SO, WHO ARE YOU AND HOW DID YOU GET HERE?

I am a reflective mildly intellectual person. I’m timid at relationships and perhaps too quick to air my views. I am a technical person with three engineering degrees, and am self-taught on the piano…playing by ear. I was fortunate in having had two loving parents, and fortunate in growing up in Minot North Dakota. Now, I have become who I am…a writer. I have only recently realized the process that has gotten me here. The few paragraphs to follow give a qualitative view of the process I’ve experienced.

All world cultures are structured to provide both an identity and a touchstone for each person. Whereas animals are programed with instincts, humans have freedom of choice and any person’s psyche requires these two items. A person is compelled to find them somewhere if they are not available within their immediate social environment, they may go to peer groups or elsewhere, often undesirable in nature.

My father was writer and a scholar; but, he spent very little time with me, and out relationships depended very much on my initiative. So I identified with academic, science, and technology. My touch stone became ham radio via my best friend. But following a successful engineering career I became who I am…a writer, with a touch of music in deference to my maternal genes.

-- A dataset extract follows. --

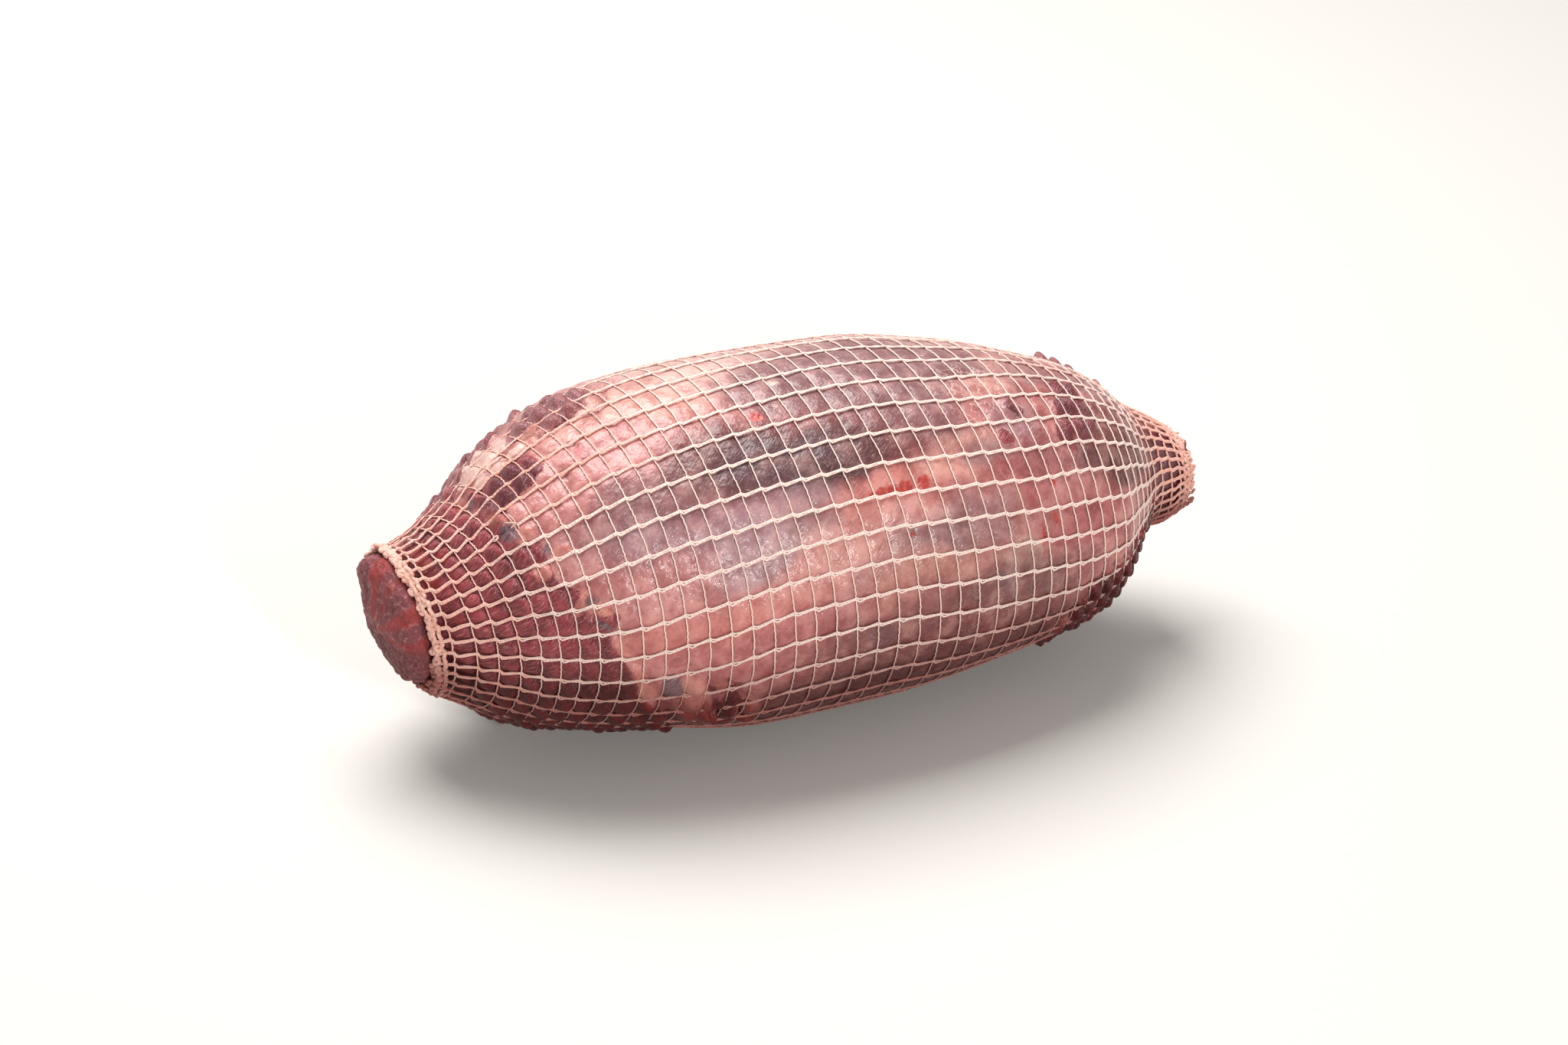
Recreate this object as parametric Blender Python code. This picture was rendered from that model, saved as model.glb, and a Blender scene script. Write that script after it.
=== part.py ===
"""Netted boneless roast: a rolled meat body inside a knitted elastic net sleeve.

Two solids share one frame, in metres with +Z up. The roast lies along X, its
flat rest patch is on z = 0 and the origin is under the middle of its box.
The meat runs the whole length and shows at both cut ends. The net is a sleeve
open at both mouths, with its strands as ridges around pillowed cells.
"""

import math

import bmesh
import bpy
import numpy as np
from mathutils import Vector, noise

MM = 0.001

# Body of the roast, one row for each cross-section, all in mm: position along X,
# half height, height of the section's centre, and its offset toward +Y.
SECTIONS = (
    (-133.0, 18.3, 54.3, 2.9),
    (-124.0, 25.0, 53.4, -0.3),
    (-113.0, 32.8, 53.4, -0.7),
    (-101.0, 41.0, 56.0, -0.4),
    (-63.0, 53.2, 60.6, 0.0),
    (-21.0, 58.0, 58.8, 0.0),
    (21.0, 57.1, 58.9, 0.0),
    (63.0, 51.0, 57.4, 0.0),
    (88.0, 44.7, 55.1, 0.0),
    (103.0, 39.2, 54.4, 0.0),
    (114.0, 29.7, 56.2, 0.0),
    (124.0, 19.8, 56.5, 1.2),
    (132.0, 16.2, 55.4, -1.0),
    (138.0, 11.5, 55.3, -3.5),
)
HALF_LENGTH = 140.4
# The middle is wider than it is high, and the ends are round.
EXTRA_WIDTH = 0.12
# The underside is pressed this far into the surface it rests on.
REST_SINK = 2.2

# Net: lengthwise chains around the sleeve, and rings along it.
CHAINS = 36
LEFT_MOUTH_X = -132.5
RIGHT_MOUTH_X = 138.0
# Distance between rings along X: tight in the cuffs, even in the middle.
RING_PITCH = (
    (-132.5, 2.5),
    (-128.0, 4.0),
    (-118.0, 5.0),
    (-104.0, 5.8),
    (-90.0, 6.5),
    (-70.0, 7.05),
    (50.0, 7.1),
    (70.0, 6.6),
    (88.0, 5.8),
    (100.0, 4.4),
    (118.0, 3.6),
    (126.0, 3.6),
    (138.0, 4.6),
)
# Lean of the ring planes along X: for each mm toward +Y, and for each mm up.
RING_LEAN = (
    (-132.5, -0.16, -0.11),
    (-124.0, -0.24, -0.04),
    (-85.0, -0.16, -0.03),
    (-10.0, -0.108, -0.047),
    (60.0, -0.13, -0.068),
    (95.0, -0.07, -0.05),
    (138.0, -0.03, 0.0),
)
# Where the chains wander around the body: X, then the drift in degrees of the
# chains that pass the middle at each of the angles below.
DRIFT_ANGLES = (33.0, 93.0, 133.0, 172.0, 204.0, 285.0, 393.0)
CHAIN_DRIFT = (
    (-134.0, 14.0, 16.0, 17.0, 16.0, 12.0, 12.0, 14.0),
    (-120.0, 10.0, 13.0, 10.0, 9.0, 5.0, 8.0, 10.0),
    (-110.0, 7.0, 9.0, 8.0, 7.0, 4.0, 6.0, 7.0),
    (-95.0, 4.0, 8.0, 8.5, 10.0, 10.0, 4.0, 4.0),
    (-75.0, 2.0, 7.0, 7.0, 12.0, 13.0, 2.0, 2.0),
    (-50.0, 0.0, 5.0, 4.0, 7.0, 10.0, 0.0, 0.0),
    (-20.0, 0.0, 2.0, 1.0, 0.5, 1.5, 0.0, 0.0),
    (10.0, 0.0, 0.0, 0.0, 0.0, 1.0, 0.0, 0.0),
    (40.0, 0.0, 1.0, 1.0, 3.0, 6.0, 0.0, 0.0),
    (65.0, 0.0, -2.0, 1.0, 5.5, 11.0, 0.0, 0.0),
    (90.0, 0.0, -6.0, -2.0, 8.0, 13.0, 0.0, 0.0),
    (108.0, 0.0, -4.0, 0.0, 8.5, 9.0, 0.0, 0.0),
    (122.0, 1.0, 0.0, 5.0, 13.0, 12.0, 4.0, 1.0),
    (130.0, 0.0, 0.0, 1.0, 7.0, 8.0, 2.0, 0.0),
    (138.0, 0.0, 0.0, 0.0, 0.0, 0.0, 0.0, 0.0),
)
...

But, our social structure in America is now diverse and family units are more often that not blended. Crassly speaking, an American family often consists of one or more adults and children cohabiting, In a complex society like a typical urban environment, children have difficulty in defining who they are and what capabilities and opportunities are available and within their reach. Over several generations, the ‘identity’ mantle has been passed from the family to the school and then to the church..or else even to nefarious groups such as gangs. Often both schools and churches expound views that are to idealistic, or esoteric, or simplistic.

I was fortunate in that I found myself because of the simpler life when I was young, and because I knew and love my parents even though I struck out on my own.

Critical thinking is the main tool for assessing talents in the search for who we are individually. This used to be taught by first teaching common sense. Traditionally, such thinking was a toolbox for enabling children (and adults) to experience the cause and effect of real life as it unfolds.